Again, I apologize that such language was included in the first place, and I absolutely thank you for bringing this to my attention so we could remedy it immediately.

On a side note, as a math teacher and blogger, if there are any other math books that you would like to review/share with your readers, please let me know. I am always happy to get products into the hands of teachers who can actually use and review them.


Lacy Compton, Senior Editor


Dear Annie,

Good lord. This would have been insensitive even back in the 1990s when we first published the material. Having a problem like this in a education product boarders on lunacy. I honestly have no idea how in the world this passed through our editorial processes. The best explanation I can give is that back in those early days of the company, our quality control wasn't as systematic as it is now. I was still in graduate school and working on a federal grant at the university and trying to run the company at the same time. My oversight of our editorial flow was pretty spotty until 1997 when I left the university to run the company full time.

Lacy and her editorial team are on top off this, and we are combing through both books (It's Alive and It's Alive and Kicking). There is no excuse for racial or ethnic insensitivity appearing in our products. We are taking this very seriously, and I am indebted to you for raising this flag.

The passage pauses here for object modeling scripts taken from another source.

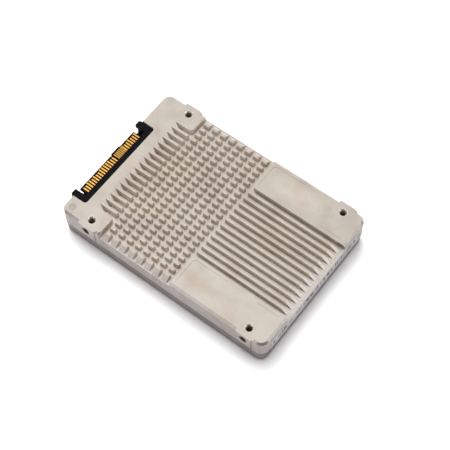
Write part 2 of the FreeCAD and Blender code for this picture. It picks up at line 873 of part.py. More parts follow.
def contact(x, width, tip_y, z, up):
    """Flat spring contact on one face of the tongue, bevelled at its tip."""
    top = z + up * contact_thickness
    chamfer = contact_tip_chamfer
    outline = [(bar_front_y, z), (tip_y, z), (tip_y, z + up * contact_thickness / contact_tip_layers),
               (tip_y - chamfer, top), (bar_front_y, top)]
    wire = Part.makePolygon([Vector(x - width / 2, y, height) for y, height in outline + outline[:1]])
    return Part.Face(wire).extrude(Vector(width, 0, 0))


def contact_tail(x, width):
    """Solder foot of a contact where it leaves the back of the plug."""
    half = tail_width_share * width / 2
    return box(x - half, x + half, shell_back_y - tail_length, shell_back_y, main_top_z,
               main_top_z + tail_thickness)


def power_contacts():
    """Fifteen power contacts; the ones that mate first reach further out."""
    first_to_mate = (3, 4, 5, 6, 7, 10, 12, 13)
    shapes = []
    for number in range(1, power_count + 1):
        x = plug_offset_x + power_first - (number - 1) * contact_pitch
        gap = contact_long_gap if number in first_to_mate else contact_short_gap
        shapes.append(contact(x, contact_width, tongue_tip_y - gap, tongue_top_z, 1))
        shapes.append(contact_tail(x, contact_width))
    return group(shapes)


def signal_contacts():
    """Seven signal contacts; every third is a ground that reaches further out."""
    shapes = []
    for number in range(signal_count):
        x = plug_offset_x + signal_first + number * contact_pitch
        gap = contact_long_gap if number % ground_step == 0 else contact_short_gap
        shapes.append(contact(x, contact_width, tongue_tip_y - gap, tongue_top_z, 1))
        shapes.append(contact_tail(x, contact_width))
    return group(shapes)


def fine_row(count, first, step, tip_y, z, up):
    """Row of narrow contacts on one face of the tongue."""
    places = [plug_offset_x + first + index * step for index in range(count)]
    return [contact(x, fine_width, tip_y, z, up) for x in places]


def key_contacts():
    """Six narrow contacts on the key in the middle of the tongue."""
    return group(fine_row(key_count, key_first, fine_pitch, front_y - contact_short_gap, tongue_top_z, 1))


def rear_side_contacts():
    """Narrow contacts on the other face of the tongue, in three groups."""
    tip = tongue_tip_y - contact_short_gap
    rows = fine_row(rear_power_count, rear_power_first, -fine_pitch, tip, tongue_bottom_z, -1)
    rows += fine_row(rear_key_count, rear_key_first, fine_pitch, tip, tongue_bottom_z, -1)
    rows += fine_row(rear_signal_count, rear_signal_first, fine_pitch, tip, tongue_bottom_z, -1)
    return group(rows)


def end_label():
    """Thin printed strip stuck to the rear face, between the fins' floor and the seam."""
    x0 = label_offset_x - label_width / 2
    z1 = floor_z - label_edge_gap
    strip = rounded_block(x0, x0 + label_width, z1 - label_height, z1, 0, label_thickness, label_corner)
    strip.rotate(Vector(0, 0, 0), Vector(1, 0, 0), quarter_turn)
    return strip.translated(Vector(0, housing_rear, 0))


nodes = {
    "finned_housing": finned_housing,
    "bottom_cover": bottom_cover,
    "connector_shell": connector_shell,
    "power_contacts": power_contacts,
    "signal_contacts": signal_contacts,
    "key_contacts": key_contacts,
    "rear_side_contacts": rear_side_contacts,
    "main_board": main_board,
    "second_board": second_board,
    "controller_chip": controller_chip,
    "controller_pad": controller_pad,
    "buffer_memory_chips": memory_chips,
    "flash_main_upper": lambda: packages(main_top_z, 1),
    "flash_main_lower": lambda: packages(main_bottom_z, -1),
    "flash_second_upper": lambda: packages(second_top_z, 1),
    "flash_second_lower": lambda: packages(second_bottom_z, -1),
    "upper_heat_pads": lambda: pads_over_packages(main_top_z + package_height, roof_z),
    "lower_heat_pads": lambda: pads_over_packages(cover_plate, lower_pad_top_z),
    "hold_up_capacitors": hold_up_capacitors,
    "power_inductors": power_inductors,
    "power_chip": power_chip,
    "board_plug": board_plug,
    "board_socket": board_socket,
    "board_spacers": board_spacers,
    "board_screws": board_screws,
    "cover_screws": cover_screws,
    "end_label": end_label,
}

os.makedirs("parts", exist_ok=True)
for name, make in nodes.items():
    shape = make()
    shape.exportStep("parts/" + name + ".step")
    print(name, len(shape.Solids), round(shape.Volume, 2), shape.isValid())
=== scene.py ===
import json
import math

import bmesh
import bpy
from mathutils import Matrix, Vector


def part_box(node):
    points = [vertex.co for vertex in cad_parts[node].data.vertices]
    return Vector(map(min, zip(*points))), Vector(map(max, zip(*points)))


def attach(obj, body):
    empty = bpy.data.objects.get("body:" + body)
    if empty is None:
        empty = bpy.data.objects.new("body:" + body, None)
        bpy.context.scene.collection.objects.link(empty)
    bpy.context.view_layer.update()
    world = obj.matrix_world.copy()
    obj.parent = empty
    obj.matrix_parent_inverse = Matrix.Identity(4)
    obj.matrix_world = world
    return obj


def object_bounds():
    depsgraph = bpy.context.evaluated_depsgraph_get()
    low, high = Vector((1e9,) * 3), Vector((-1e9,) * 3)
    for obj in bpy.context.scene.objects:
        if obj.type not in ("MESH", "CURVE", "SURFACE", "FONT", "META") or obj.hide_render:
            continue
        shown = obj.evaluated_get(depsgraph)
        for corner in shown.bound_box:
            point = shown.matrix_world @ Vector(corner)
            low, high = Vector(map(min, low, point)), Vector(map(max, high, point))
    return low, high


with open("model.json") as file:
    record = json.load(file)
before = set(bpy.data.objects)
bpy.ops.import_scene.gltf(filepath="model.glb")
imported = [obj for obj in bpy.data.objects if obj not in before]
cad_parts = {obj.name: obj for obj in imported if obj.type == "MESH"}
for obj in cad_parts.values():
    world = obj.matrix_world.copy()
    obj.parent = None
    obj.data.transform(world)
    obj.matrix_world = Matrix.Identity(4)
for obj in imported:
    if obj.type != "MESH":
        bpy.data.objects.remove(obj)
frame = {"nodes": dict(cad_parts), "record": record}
nodes = frame["nodes"]
cad_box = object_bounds()


# Finned housing: the upper half of the drive's case. Pressure die-cast aluminium alloy with a thin chromate
# conversion coat, which leaves a pale warm grey with faint straw and mauve clouds. Its level faces and
# slopes are painted lighter and its upright faces darker, as painted light and shade, and its edges are
# painted brighter, partly as wear and partly as a painted highlight.

def linear(hex_colour):
    """Turns an sRGB hex value to the linear colour a shader takes."""
    values = []
    for start in (1, 3, 5):
        part = int(hex_colour[start:start + 2], 16) / 255
        values.append(part / 12.92 if part <= 0.04045 else ((part + 0.055) / 1.055) ** 2.4)
    return (*values, 1.0)


def add(tree, kind, settings=None, links=None):
    """Adds a node. Settings name its properties, sockets or ramp stops, links name what a socket takes."""
    node = tree.nodes.new(kind)
    for name, value in (settings or {}).items():
        if name == "stops":
            for _ in value[2:]:
                node.color_ramp.elements.new(0.5)
            for element, (position, colour) in zip(node.color_ramp.elements, value):
                element.position = position
                element.color = colour
        elif isinstance(name, str) and hasattr(node, name):
            setattr(node, name, value)
        else:
            node.inputs[name].default_value = value
    for name, output in (links or {}).items():
        tree.links.new(output, node.inputs[name])
    return node


def new_material(name):
    """Empty node material with its shader and output joined."""
    material = bpy.data.materials.new(name)
    material.use_nodes = True
    tree = material.node_tree
    tree.nodes.clear()
    shader = add(tree, "ShaderNodeBsdfPrincipled")
    add(tree, "ShaderNodeOutputMaterial", links={"Surface": shader.outputs["BSDF"]})
    return material, tree, shader


def grey(value):
    """Neutral linear colour for a mask."""
    return (value, value, value, 1.0)


def per_metre(millimetres):
    """Texture scale whose features are about this many millimetres across."""
    return 1000 / millimetres


def dress(node_name, material):
    """Gives a carried-over solid its finish."""
    node = nodes[node_name]
    node.data.materials.clear()
    node.data.materials.append(material)


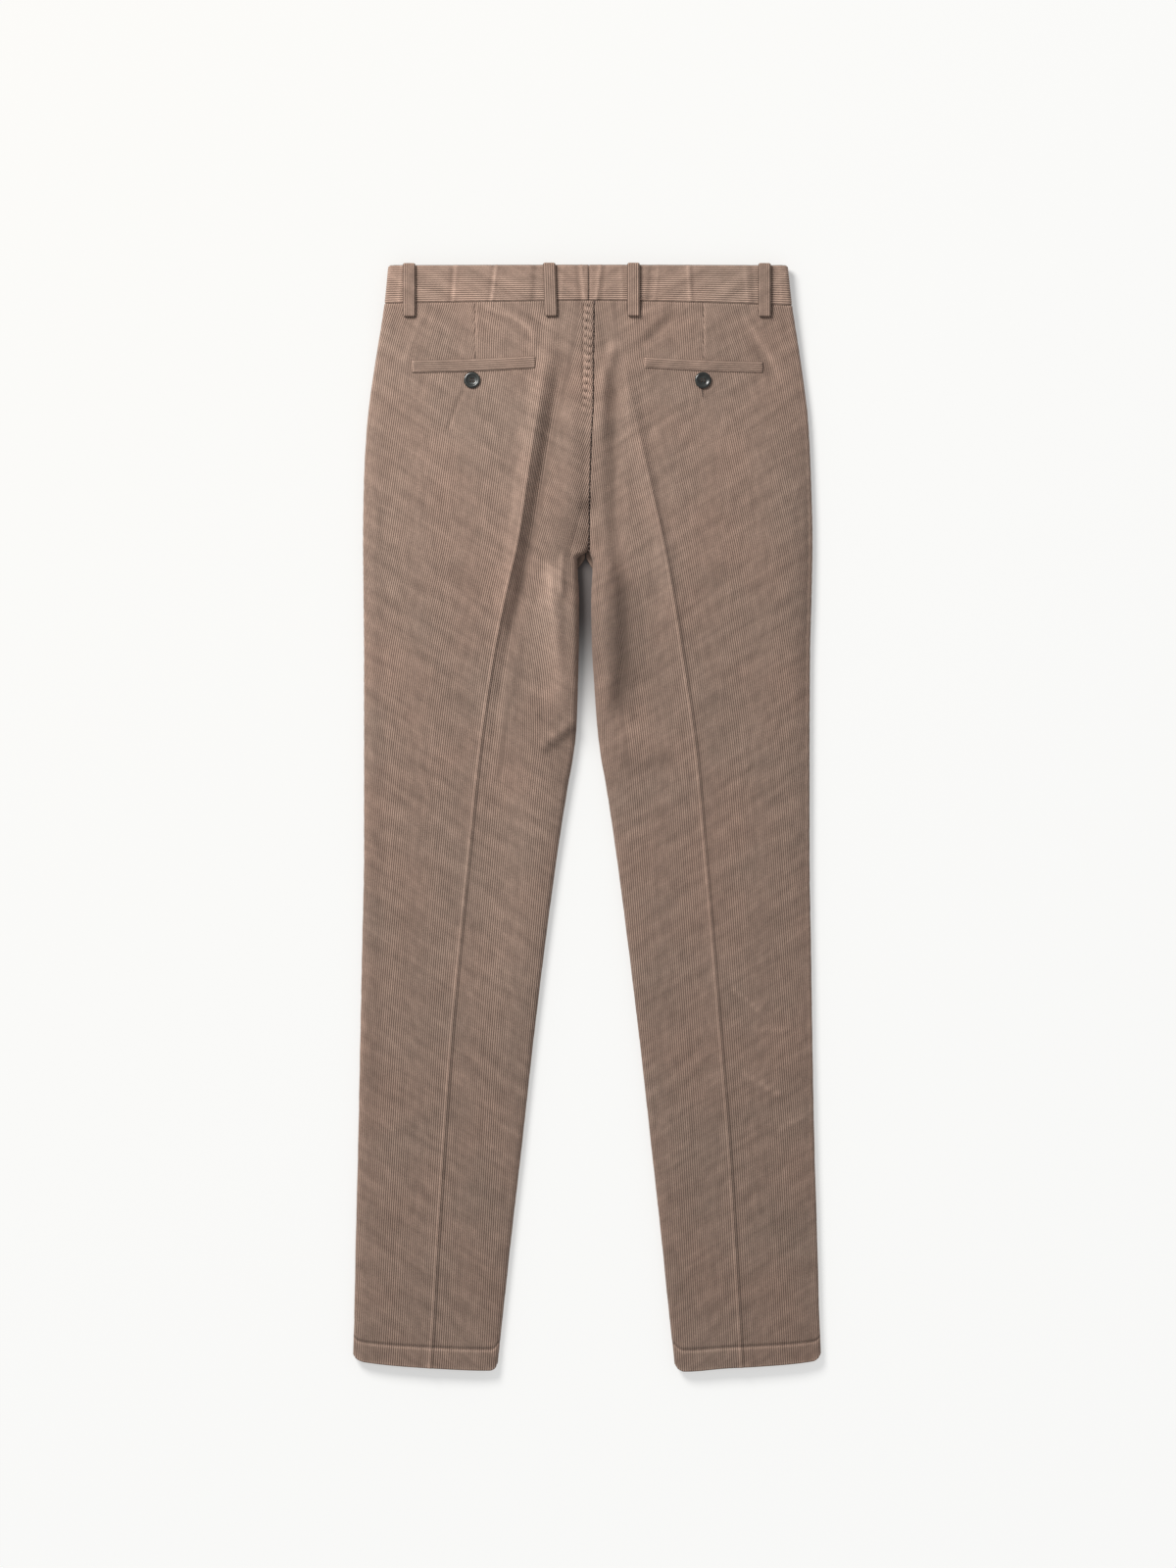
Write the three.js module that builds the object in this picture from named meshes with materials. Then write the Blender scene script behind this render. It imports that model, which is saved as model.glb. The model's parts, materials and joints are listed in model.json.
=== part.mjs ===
// Corduroy trousers laid out flat with the back upwards, in millimetres.
// The draft: x runs across from the centre line towards the wearer's right, y runs down from
// the waist edge to the hems, z runs up from the surface that the trousers lie on.
import * as THREE from "three";

// Cloth
const CLOTH = 1.5;
const HEM_CLOTH = 2.6;
const BAND_CLOTH = 2.8;
const SEAM_GAP = 0.3;

// Waistband and what hangs on it
const WAIST_TOP = 1;
const BAND_PROUD = 0.5;
const BAND_UNDERSIDE = 2.7;
const BAND_FOLD = 5;
const BAND_SEAM_X = 1;
const FRONT_CLOSING_X = 12;
const LOOP_WIDTH = 12.6;
const LOOP_CLOTH = 1.5;
const LOOP_ARCH = 2.5;
const LOOP_TOP = 0.6;
const LOOP_FOOT = 54;

// Side folds of the legs
const FOLD = 4.5;
const INNER_FOLD = 7;
const SEAM_HEIGHT = 4.2;
const FRONT_RISE_END = 110;

// Crotch, hems and pockets
const FORK_BACK = { left: 295, right: 298 };
const FORK_FRONT = { left: 307, right: 307 };
const HEM_HEIGHT = 22;
const HEM_LINE = 1126;
const WELT_CLOTH = 1.4;
const BUTTON_RADIUS = 8;
const BUTTON_THICK = 2.2;

// Centre of the laid-out trousers in the draft, which becomes the origin
const CENTRE = { x: -1, y: 565.2 };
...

I am having all copies of the current product in our wareshouse destroyed, and we are going into a corrected reprint once we have reviewed the material for any other problems we might have missed back in those early days of the company.

Thank you.

Joel McIntosh, Publisher

Here is the new problem with the insensitive language removed:


  1. Good for you and such a great lesson for your kiddos - they can inspire change! Thank you for sharing this awesome post!!! :-)

  2. I'm glad you took the time to speak up. I would think that the publisher was also glad to hear this information from you as well.

    1. They did seem appreciative to know about the issue. I'm kind of surprised this was the first time anyone ever mentioned it since the copyright is 1996!

      Thanks for taking the time to visit the blog!